Output every line below exactly.

§ Given material:
☆ ☆ ☆ ☆ ☆

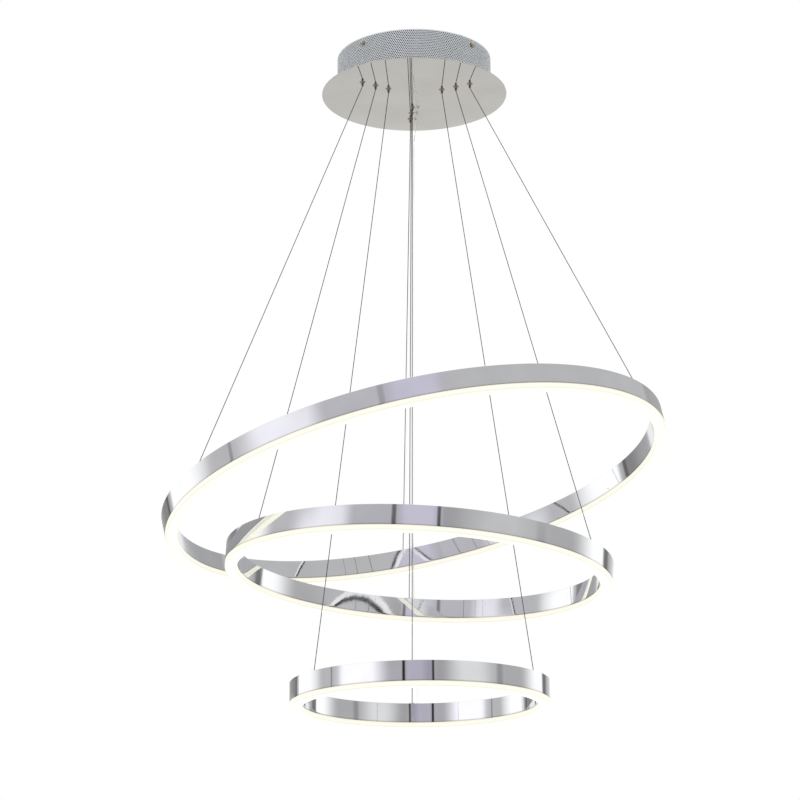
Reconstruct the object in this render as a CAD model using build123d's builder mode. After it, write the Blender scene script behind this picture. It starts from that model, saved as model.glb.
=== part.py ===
from build123d import *
import os
from math import cos, degrees, pi, radians, sin, tan

os.makedirs("parts", exist_ok=True)

# ---------------------------------------------------------------- driving dimensions, mm and degrees
# The origin is on the ceiling, at the centre of the canopy. The light hangs down along -Z.
# The three suspension rows leave the centre 120 degrees apart: far, near left and near right.
rows = {"far": 90, "left": 210, "right": 330}

# Canopy
disc_diameter = 300
disc_thickness = 1.5
drum_diameter = 250
drum_height = 60
drum_thickness = 1.0
drum_flange = 12
ceiling_gap = 0.5
plate_diameter = 244
plate_thickness = 1.5
plate_hole_circle = 170
plate_hole = 5.5
cable_hole = 24
mains_bore = 16
tab_width = 16
tab_height = 16
tab_root = 12
side_screw_drop = 10
side_screw_diameter = 4
driver_length = 76
driver_width = 34
driver_height = 23
driver_radius = 78
driver_angles = {"large": 30, "middle": 150, "small": 270}

# Rings: where the centre of each ring's top face hangs, how far it leans towards its low side,
# and how far it has turned from its rows
rings = {
    "large": dict(
        diameter=800, gripper_radius=100, depth=695, shift=(-7, 10), tilt=12.4, low_side=158, turn=-1.1
    ),
    "middle": dict(
        diameter=600, gripper_radius=75, depth=835, shift=(1.5, 0), tilt=3.6, low_side=0, turn=-0.3
    ),
    "small": dict(
        diameter=400, gripper_radius=50, depth=1035.5, shift=(0, 0.5), tilt=1.7, low_side=264, turn=0
    ),
}
channel_width = 19
channel_height = 30.5
channel_web = 1.6
channel_wall = 1.2
cover_drop = 8
cover_wall = 1.5
cover_corner = 2.5
cover_leg = 12
board_width = 12
board_thickness = 1.6

# Suspension
wire_radius = 0.6
wire_tail = 34
stud_radius = 3.0
cable_radius = 0.9
cable_offset = 9
cable_beside_wire = 2.0
sleeve_radius = 2.0

# ---------------------------------------------------------------- levels and places that follow
drum_top = -ceiling_gap
drum_bottom = drum_top - drum_height
disc_bottom = drum_bottom - disc_thickness
drum_radius = drum_diameter / 2
half_width = channel_width / 2
clearance = 0.05
corner_angles = (45, 135, 225, 315)


def ring_plane(ring):
    """Top face of a ring's channel, with local X kept along the canopy's X."""
    lean = radians(ring["tilt"])
    normal = Vector(sin(lean), 0, cos(lean)).rotate(Axis.Z, ring["low_side"])
    along = Vector(1, 0, 0) - normal * normal.X
    origin = Vector(ring["shift"][0], ring["shift"][1], -ring["depth"])
    return Plane(origin=origin, x_dir=along, z_dir=normal)


def section_plane(ring, angle=0.0):
    """Plane that cuts a ring's section: sketch X runs outwards, sketch Y up the ring's axis."""
    plane = ring_plane(ring)
    outwards = plane.x_dir.rotate(Axis((0, 0, 0), plane.z_dir), angle)
    return Plane(origin=plane.origin, x_dir=outwards, z_dir=outwards.cross(plane.z_dir))


def ring_axis(ring):
    plane = ring_plane(ring)
    return Axis(plane.origin, plane.z_dir)


def middle_radius(ring):
    return ring["diameter"] / 2 - half_width


def gripper_spot(ring, angle, height=0.0):
    """Place on the canopy disc's underside where one wire's gripper stands."""
    return Rot(Z=angle) * Pos(ring["gripper_radius"], 0, disc_bottom + height)


def ring_spot(ring, angle, height=0.0, sideways=0.0):
    """Place on a ring's top face above the middle of its channel."""
    turned_angle = angle + ring["turn"]
    return ring_plane(ring).location * Rot(Z=turned_angle) * Pos(middle_radius(ring), sideways, height)


def turned(profile):
    """A small turned piece on the Z axis, from its half profile of (radius, height) points."""
    with BuildPart() as piece:
        with BuildSketch(Plane.XZ):
            with BuildLine():
                Polyline(*profile, close=True)
            make_face()
        revolve(axis=Axis.Z)
    return piece.part


def save(name, piece, places=(Location(),)):
    """Write one sub-part: a piece, or copies of it at several places."""
    with BuildPart() as node:
        with Locations(*places):
            add(piece)
    node.part.label = name
    export_step(node.part, f"parts/{name}.step")


# ---------------------------------------------------------------- canopy
# Steel plate that is screwed to the ceiling. Four tabs are bent down at its edge for the drum's screws.
tab_outside = drum_radius - drum_thickness - 1.5
side_screw_level = drum_top - side_screw_drop
with BuildPart() as ceiling_plate:
    with BuildSketch():
        Circle(plate_diameter / 2)
        with PolarLocations(tab_outside - tab_root / 2, 4, start_angle=45):
            Rectangle(tab_root, tab_width)
        Circle(cable_hole / 2, mode=Mode.SUBTRACT)
        with PolarLocations(plate_hole_circle / 2, 4):
            Circle(plate_hole / 2, mode=Mode.SUBTRACT)
    extrude(amount=-plate_thickness)
    for angle in corner_angles:
        with BuildSketch(Plane.YZ.rotated((0, 0, angle)).offset(tab_outside)):
            with Locations((0, -tab_height / 2)):
                Rectangle(tab_width, tab_height)
            with Locations((0, side_screw_level)):
                Circle(side_screw_diameter / 2, mode=Mode.SUBTRACT)
        extrude(amount=-plate_thickness)
save("ceiling_plate", ceiling_plate.part)

# Rubber grommet where the mains cable comes down through the plate
mains_grommet = turned(
    [
        (mains_bore / 2, 0),
        (cable_hole / 2 - 0.1, 0),
        (cable_hole / 2 - 0.1, -plate_thickness - 0.1),
        (cable_hole / 2 + 2, -plate_thickness - 0.1),
        (mains_bore / 2, -6),
    ]
)
save("mains_grommet", mains_grommet)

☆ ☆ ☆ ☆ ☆

§ Task output:
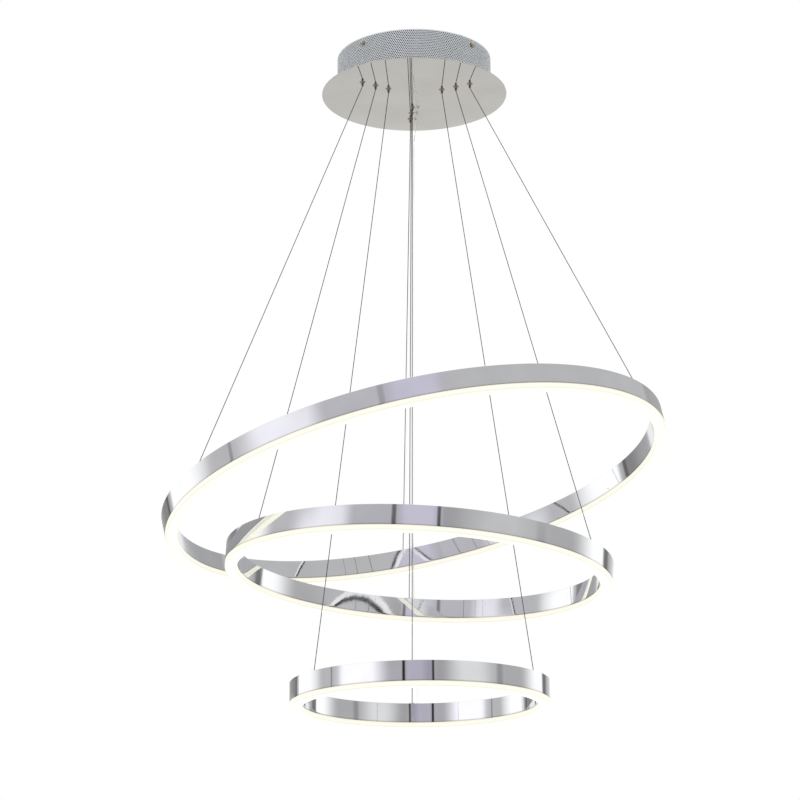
Reconstruct the object in this render as a CAD model using build123d's builder mode. After it, write the Blender scene script behind this picture. It starts from that model, saved as model.glb.
=== part.py ===
from build123d import *
import os
from math import cos, degrees, pi, radians, sin, tan

os.makedirs("parts", exist_ok=True)

# ---------------------------------------------------------------- driving dimensions, mm and degrees
# The origin is on the ceiling, at the centre of the canopy. The light hangs down along -Z.
# The three suspension rows leave the centre 120 degrees apart: far, near left and near right.
rows = {"far": 90, "left": 210, "right": 330}

# Canopy
disc_diameter = 300
disc_thickness = 1.5
drum_diameter = 250
drum_height = 60
drum_thickness = 1.0
drum_flange = 12
ceiling_gap = 0.5
plate_diameter = 244
plate_thickness = 1.5
plate_hole_circle = 170
plate_hole = 5.5
cable_hole = 24
mains_bore = 16
tab_width = 16
tab_height = 16
tab_root = 12
side_screw_drop = 10
side_screw_diameter = 4
driver_length = 76
driver_width = 34
driver_height = 23
driver_radius = 78
driver_angles = {"large": 30, "middle": 150, "small": 270}

# Rings: where the centre of each ring's top face hangs, how far it leans towards its low side,
# and how far it has turned from its rows
rings = {
    "large": dict(
        diameter=800, gripper_radius=100, depth=695, shift=(-7, 10), tilt=12.4, low_side=158, turn=-1.1
    ),
    "middle": dict(
        diameter=600, gripper_radius=75, depth=835, shift=(1.5, 0), tilt=3.6, low_side=0, turn=-0.3
    ),
    "small": dict(
        diameter=400, gripper_radius=50, depth=1035.5, shift=(0, 0.5), tilt=1.7, low_side=264, turn=0
    ),
}
channel_width = 19
channel_height = 30.5
channel_web = 1.6
channel_wall = 1.2
cover_drop = 8
cover_wall = 1.5
cover_corner = 2.5
cover_leg = 12
board_width = 12
board_thickness = 1.6

# Suspension
wire_radius = 0.6
wire_tail = 34
stud_radius = 3.0
cable_radius = 0.9
cable_offset = 9
cable_beside_wire = 2.0
sleeve_radius = 2.0

# ---------------------------------------------------------------- levels and places that follow
drum_top = -ceiling_gap
drum_bottom = drum_top - drum_height
disc_bottom = drum_bottom - disc_thickness
drum_radius = drum_diameter / 2
half_width = channel_width / 2
clearance = 0.05
corner_angles = (45, 135, 225, 315)


def ring_plane(ring):
    """Top face of a ring's channel, with local X kept along the canopy's X."""
    lean = radians(ring["tilt"])
    normal = Vector(sin(lean), 0, cos(lean)).rotate(Axis.Z, ring["low_side"])
    along = Vector(1, 0, 0) - normal * normal.X
    origin = Vector(ring["shift"][0], ring["shift"][1], -ring["depth"])
    return Plane(origin=origin, x_dir=along, z_dir=normal)


def section_plane(ring, angle=0.0):
    """Plane that cuts a ring's section: sketch X runs outwards, sketch Y up the ring's axis."""
    plane = ring_plane(ring)
    outwards = plane.x_dir.rotate(Axis((0, 0, 0), plane.z_dir), angle)
    return Plane(origin=plane.origin, x_dir=outwards, z_dir=outwards.cross(plane.z_dir))


def ring_axis(ring):
    plane = ring_plane(ring)
    return Axis(plane.origin, plane.z_dir)


def middle_radius(ring):
    return ring["diameter"] / 2 - half_width


def gripper_spot(ring, angle, height=0.0):
    """Place on the canopy disc's underside where one wire's gripper stands."""
    return Rot(Z=angle) * Pos(ring["gripper_radius"], 0, disc_bottom + height)


def ring_spot(ring, angle, height=0.0, sideways=0.0):
    """Place on a ring's top face above the middle of its channel."""
    turned_angle = angle + ring["turn"]
    return ring_plane(ring).location * Rot(Z=turned_angle) * Pos(middle_radius(ring), sideways, height)


def turned(profile):
    """A small turned piece on the Z axis, from its half profile of (radius, height) points."""
    with BuildPart() as piece:
        with BuildSketch(Plane.XZ):
            with BuildLine():
                Polyline(*profile, close=True)
            make_face()
        revolve(axis=Axis.Z)
    return piece.part


def save(name, piece, places=(Location(),)):
    """Write one sub-part: a piece, or copies of it at several places."""
    with BuildPart() as node:
        with Locations(*places):
            add(piece)
    node.part.label = name
    export_step(node.part, f"parts/{name}.step")


# ---------------------------------------------------------------- canopy
# Steel plate that is screwed to the ceiling. Four tabs are bent down at its edge for the drum's screws.
tab_outside = drum_radius - drum_thickness - 1.5
side_screw_level = drum_top - side_screw_drop
with BuildPart() as ceiling_plate:
    with BuildSketch():
        Circle(plate_diameter / 2)
        with PolarLocations(tab_outside - tab_root / 2, 4, start_angle=45):
            Rectangle(tab_root, tab_width)
        Circle(cable_hole / 2, mode=Mode.SUBTRACT)
        with PolarLocations(plate_hole_circle / 2, 4):
            Circle(plate_hole / 2, mode=Mode.SUBTRACT)
    extrude(amount=-plate_thickness)
    for angle in corner_angles:
        with BuildSketch(Plane.YZ.rotated((0, 0, angle)).offset(tab_outside)):
            with Locations((0, -tab_height / 2)):
                Rectangle(tab_width, tab_height)
            with Locations((0, side_screw_level)):
                Circle(side_screw_diameter / 2, mode=Mode.SUBTRACT)
        extrude(amount=-plate_thickness)
save("ceiling_plate", ceiling_plate.part)

# Rubber grommet where the mains cable comes down through the plate
mains_grommet = turned(
    [
        (mains_bore / 2, 0),
        (cable_hole / 2 - 0.1, 0),
        (cable_hole / 2 - 0.1, -plate_thickness - 0.1),
        (cable_hole / 2 + 2, -plate_thickness - 0.1),
        (mains_bore / 2, -6),
    ]
)
save("mains_grommet", mains_grommet)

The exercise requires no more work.